Miniature men moving strawberries in wheelbarrows

Money used to be made of valuable metals, so its value was real. Then it became a representation of an actual hoard of gold in the vault of the Bank of England, and now it’s a promise, as in our bank notes – ‘I promise to pay the bearer…’. But in reality most of our money lurks in computer records and has no actual existence at all. Try putting your online bank balance in a wheelbarrow.

Sometimes trouble just arrives unbidden
And at some point the value of things stopped being anchored to the things themselves. Everything becomes relative, as in your house, which is only worth what someone would pay you for it. Our financial problems are mainly caused by buying things off the back of an apparent rise in our worth because the price of houses has gone up. It’s not just us though, because our governments have been just as profligate.

500,000,000,000 Yugoslav dinar banknote, featuring image of Jovan Jovanovic Zmaj

So I’ve finally circled back to the fat cheque principle. Sometimes people get into trouble because they’ve been able to spend lots of money that didn’t really exist. Sometimes trouble just arrives unbidden. I suspect the Greeks don’t think they’ve done anything wrong, and all they want is to be given a fat cheque. Of course, that makes it easy for them to blame the people who refuse to provide the fat cheque rather than themselves for getting into trouble in the first place. There go several more things you can’t put in a wheelbarrow.

The fat cheque’s in the post
And actually, what would really happen if the Greeks were given a fat cheque? I’m assuming that the worry here is all about inflation. Everyone knows about Germany in the 1920s, but that didn’t last long, and there they were a decade later, ready and raring to take over the world. There were lurid stories at the time of workers being paid so much paper money every day that they had to take it home in wheelbarrows.

Sweeping up the banknotes from the street after the Hungarian pengo was replaced in 1946

I become hopelessly confused when I hear economists talking about money, and I suspect they don’t understand it any more than I do.
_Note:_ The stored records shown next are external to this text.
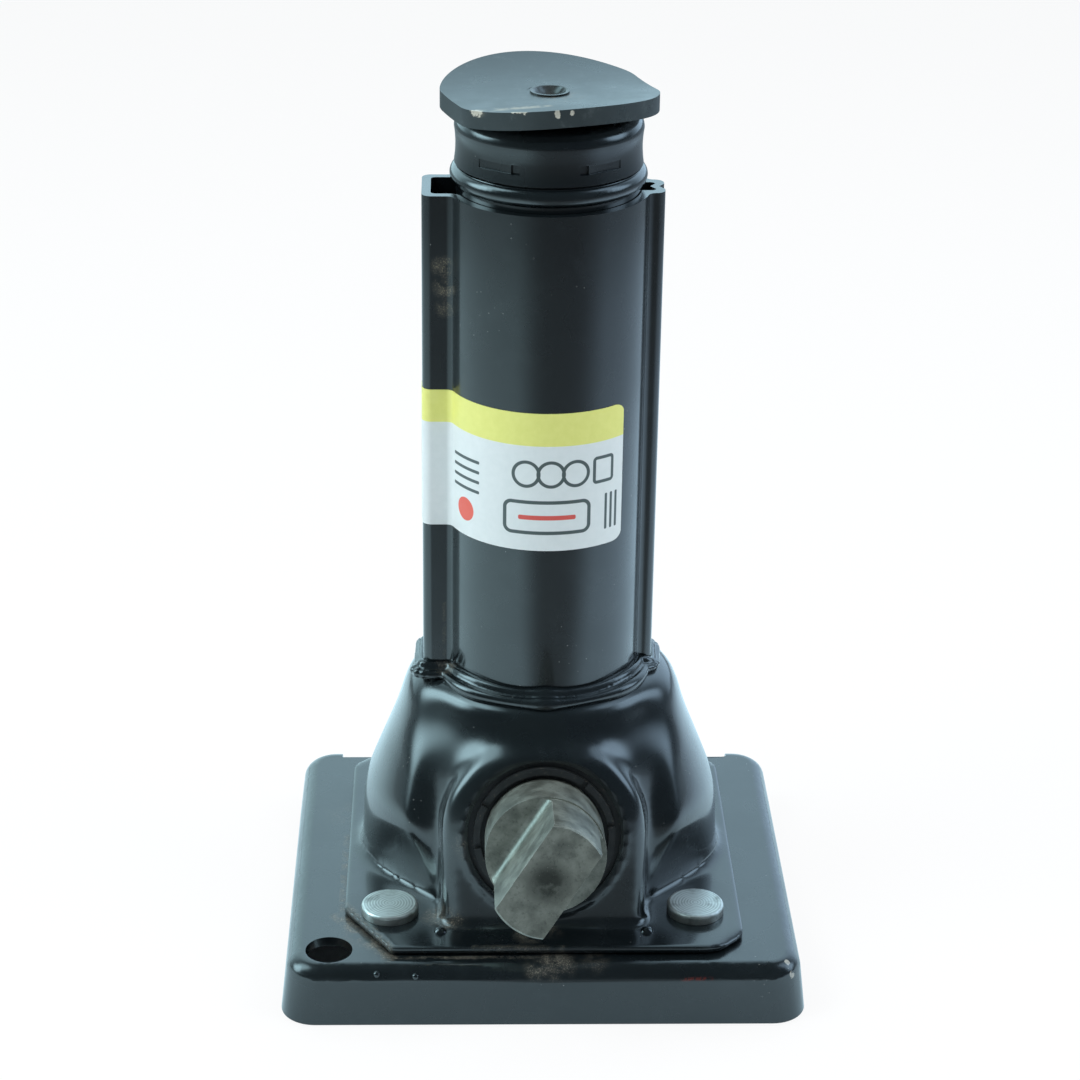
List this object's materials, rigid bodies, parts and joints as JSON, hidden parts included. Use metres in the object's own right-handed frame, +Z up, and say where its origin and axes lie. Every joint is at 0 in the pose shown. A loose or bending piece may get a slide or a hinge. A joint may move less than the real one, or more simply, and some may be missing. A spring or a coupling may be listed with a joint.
{
  "type": "bottle jack",
  "caption": "Crank-driven two-stage screw bottle jack with a bevel gear housing, keyed column and round saddle.",
  "frame": {"origin": "on the column axis, on the floor, at the underside of the base's central dish", "axes": "+Z up along the column; -Y towards the crank shaft at the front; +X to the right of someone facing the crank"},
  "size_m": [0.15, 0.1505, 0.256],
  "materials": {
    "black_paint": "satin black paint over pressed steel",
    "worn_paint": "thin black paint, scuffed to grey",
    "zinc_plate": "zinc plated, turned head",
    "forged_steel": "bare forged steel with ground flats",
    "machined_steel": "machined and oiled",
    "greased_steel": "drawn tube with a film of grease",
    "black_plastic": "matt moulded nylon"
  },
  "bodies": {
    "root": {"base_plate": "black_paint", "gear_housing": "black_paint", "housing_rivets": "zinc_plate", "outer_tube": "black_paint", "column_weld": "black_paint", "bearing_seat": "machined_steel", "lower_race": "machined_steel", "pinion_bush": "black_plastic", "bush_lip": "black_plastic"},
    "crank": {"drive_shaft": "forged_steel", "drive_pinion": "machined_steel", "pinion_clip": "machined_steel", "pinion_washer": "machined_steel"},
    "spindle": {"main_screw": "machined_steel", "main_screw_stop": "machined_steel", "crown_gear": "machined_steel", "upper_race": "machined_steel"},
    "bearing_cage": {"ball_cage": "machined_steel", "thrust_balls": "machined_steel"},
    "middle_stage": {"middle_tube": "black_paint", "middle_foot": "machined_steel"},
    "hollow_screw": {"middle_screw": "machined_steel", "middle_collar": "machined_steel", "middle_screw_stop": "machined_steel"},
    "ram": {"ram_tube": "greased_steel", "ram_nut": "machined_steel", "ram_key": "machined_steel", "ram_cap": "black_paint", "saddle": "worn_paint", "saddle_rivet": "worn_paint"}
  },
  "joints": [
    {"name": "crank_turn", "type": "hinge", "parent": "root", "child": "crank", "pos_m": [0, 0, 0.038], "axis": [0, 0.9781, -0.2079], "range_deg": [0, 33000.02]},
    {"name": "spindle_turn", "type": "hinge", "parent": "root", "child": "spindle", "pos_m": [0, 0, 0.016], "axis": [0, 0, -1], "range_deg": [0, 13200.01]},
    {"name": "cage_turn", "type": "hinge", "parent": "root", "child": "bearing_cage", "pos_m": [0, 0, 0.0111], "axis": [0, 0, -1], "range_deg": [0, 6600.01]},
    {"name": "middle_lift", "type": "slide", "parent": "root", "child": "middle_stage", "axis": [0, 0, 1], "range_m": [0, 0.11]},
    {"name": "hollow_screw_turn", "type": "hinge", "parent": "middle_stage", "child": "hollow_screw", "pos_m": [0, 0, 0.084], "axis": [0, 0, -1], "range_deg": [0, 6600.01]},
    {"name": "ram_lift", "type": "slide", "parent": "middle_stage", "child": "ram", "axis": [0, 0, 1], "range_m": [0, 0.11]}
  ],
  "couplings": [
    {"joint": "crank_turn", "follows": "middle_lift", "rad_per_m": 5236},
    {"joint": "spindle_turn", "follows": "middle_lift", "rad_per_m": 2094.4},
    {"joint": "cage_turn", "follows": "middle_lift", "rad_per_m": 1047.2},
    {"joint": "hollow_screw_turn", "follows": "middle_lift", "rad_per_m": 1047.2},
    {"joint": "ram_lift", "follows": "middle_lift", "ratio": 1}
  ]
}
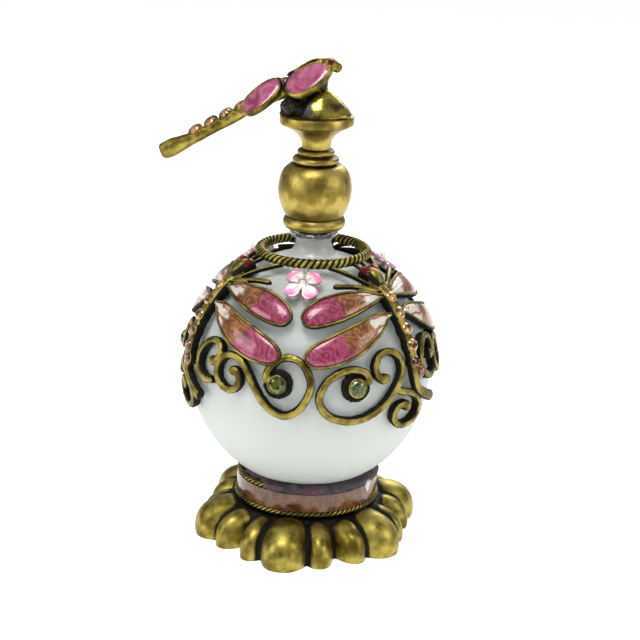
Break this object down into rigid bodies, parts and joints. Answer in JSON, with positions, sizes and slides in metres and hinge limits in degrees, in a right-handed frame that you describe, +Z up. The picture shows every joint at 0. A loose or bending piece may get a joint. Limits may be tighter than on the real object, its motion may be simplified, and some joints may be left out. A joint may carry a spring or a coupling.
{
  "type": "perfume bottle",
  "caption": "Round frosted perfume bottle on a lobed cast foot, caged in cast dragonflies, blossoms and scrolls, with a turned lift-out stopper carrying a dragonfly and a dauber rod.",
  "frame": {"origin": "centre of the foot's underside, on the bottle's axis", "axes": "+Z up the bottle's axis through the stopper; +X towards the head of the stopper's dragonfly; -Y out of the middle of a blossom and a corner of the foot"},
  "size_m": [0.0693, 0.065, 0.117],
  "materials": {
    "frosted_glass": "sandblasted frosted globe, neck left clear",
    "clear_plug": "clear, polished",
    "dauber_glass": "clear, fire polished",
    "antique_brass": "antiqued plating, black in the recesses, rubbed bright on the high points",
    "turned_brass": "antiqued, fine turning lines",
    "silvered_metal": "bright silver plate",
    "wing_enamel": "glossy pearly enamel, raspberry to amber to white",
    "top_wing_enamel": "glossy pearly rose enamel",
    "petal_enamel": "glossy pink enamel fading to white",
    "band_enamel": "pearly copper-brown enamel",
    "cement": "dark adhesive, rough",
    "amber_crystal": "foiled cut crystal",
    "garnet_crystal": "foiled cut crystal",
    "green_crystal": "foiled cut crystal",
    "eye_crystal": "small cut crystal"
  },
  "bodies": {
    "bottle": {"glass_bottle": "frosted_glass", "foot_casting": "antique_brass", "foot_band": "antique_brass", "foot_band_enamel": "band_enamel", "foot_band_lower_rope": "antique_brass", "foot_band_upper_rope": "antique_brass", "globe_cement": "cement", "rope_collar": "antique_brass", "dragonfly_1": "antique_brass", "dragonfly_2": "antique_brass", "dragonfly_3": "antique_brass", "wing_enamel_1": "wing_enamel", "wing_enamel_2": "wing_enamel", "wing_enamel_3": "wing_enamel", "amber_crystals_1": "amber_crystal", "amber_crystals_2": "amber_crystal", "amber_crystals_3": "amber_crystal", "dark_crystals_1": "garnet_crystal", "dark_crystals_2": "garnet_crystal", "dark_crystals_3": "garnet_crystal", "eye_crystals_1": "eye_crystal", "eye_crystals_2": "eye_crystal", "eye_crystals_3": "eye_crystal", "scroll_right_1": "antique_brass", "scroll_right_2": "antique_brass", "scroll_right_3": "antique_brass", "scroll_left_1": "antique_brass", "scroll_left_2": "antique_brass", "scroll_left_3": "antique_brass", "green_crystals_1": "green_crystal", "green_crystals_2": "green_crystal", "green_crystals_3": "green_crystal", "blossom_1": "silvered_metal", "blossom_2": "silvered_metal", "blossom_3": "silvered_metal", "blossom_enamel_1": "petal_enamel", "blossom_enamel_2": "petal_enamel", "blossom_enamel_3": "petal_enamel"},
    "stopper": {"finial": "turned_brass", "stopper_plug": "clear_plug", "dauber_rod": "dauber_glass", "finial_cement": "cement", "leaf_mount": "antique_brass", "top_dragonfly": "antique_brass", "top_wing_enamel": "top_wing_enamel", "top_crystals": "amber_crystal", "top_eye_crystals": "eye_crystal"}
  },
  "joints": [
    {"name": "stopper_lift", "type": "slide", "parent": "bottle", "child": "stopper", "axis": [0, 0, 1], "range_m": [0, 0.046]}
  ]
}
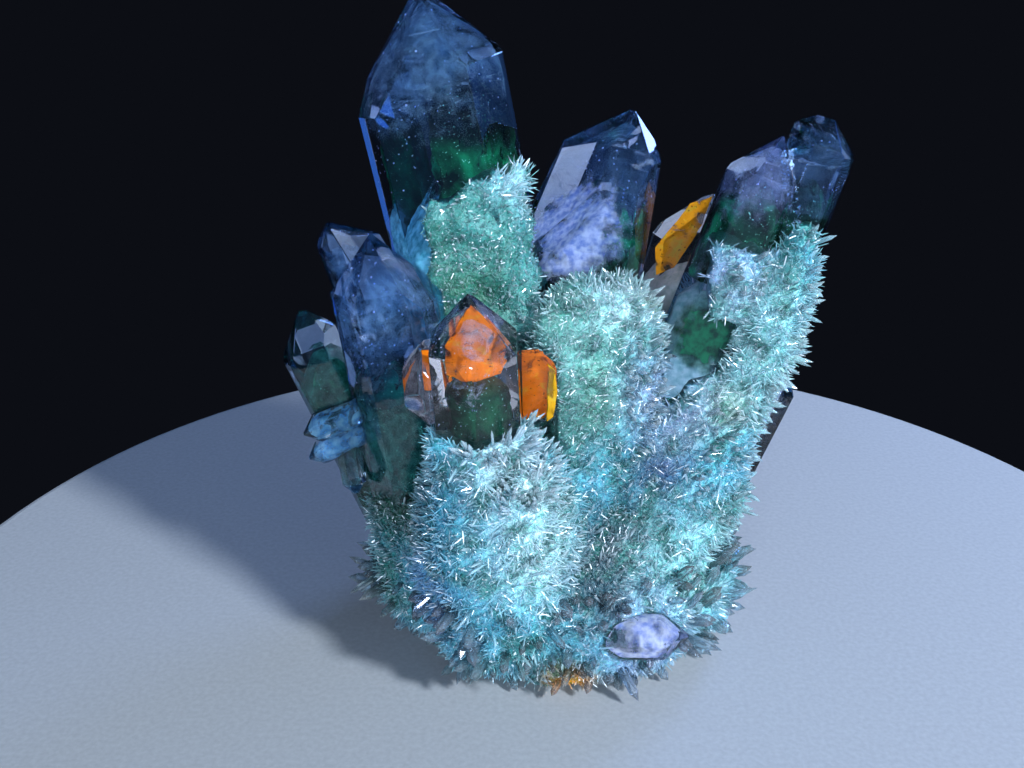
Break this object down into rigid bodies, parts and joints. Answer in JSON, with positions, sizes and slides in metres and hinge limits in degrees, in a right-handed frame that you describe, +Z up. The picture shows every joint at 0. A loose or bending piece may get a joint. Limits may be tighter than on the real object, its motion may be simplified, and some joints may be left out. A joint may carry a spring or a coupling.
{
  "type": "garden quartz crystal cluster",
  "caption": "Cluster of clear six-sided quartz points with green and orange inclusions, grown out of a pale druse of fine needles, cut off flat below to stand on.",
  "frame": {"origin": "middle of the flat underside that the cluster rests on", "axes": "+Z up from the flat underside, -Y towards the side with the front point, +X towards the leaning pair of points"},
  "size_m": [0.0881, 0.0658, 0.102],
  "materials": {
    "drusy_quartz": "glossy, pale sea-green needles",
    "clear_quartz": "clear, natural glossy crystal faces",
    "chlorite_phantom": "dark green inclusion inside the clear points",
    "milky_veil": "cloudy white inclusion inside the clear points",
    "iron_stain": "orange iron oxide inclusion and stain"
  },
  "bodies": {
    "root": {"quartz_cluster": "drusy_quartz"}
  },
  "joints": []
}
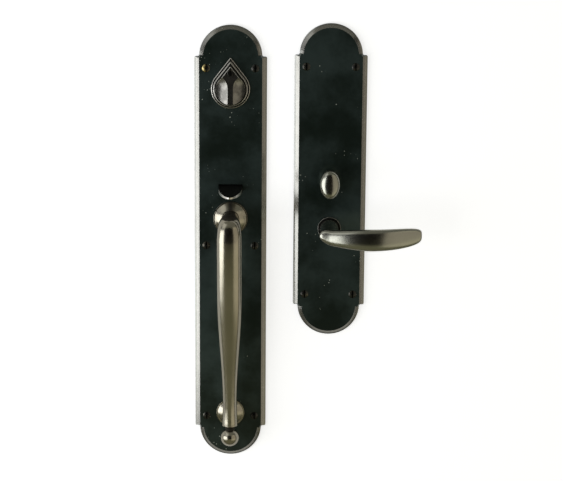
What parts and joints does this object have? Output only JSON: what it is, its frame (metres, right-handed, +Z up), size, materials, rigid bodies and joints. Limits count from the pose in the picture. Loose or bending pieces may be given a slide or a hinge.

And I rather suspect that if I woke up one morning with a completely clear understanding of the whole money thing and had a precise plan that would solve everyone’s difficulties, nobody would listen to me.

Lottery ticket

The reality, for me, is actually very simple. Every week the Lottery utterly fails to give me the fat cheque that would sort out all my problems and difficulties.

If you have been, thank you for reading this. The fat cheque’s in the post.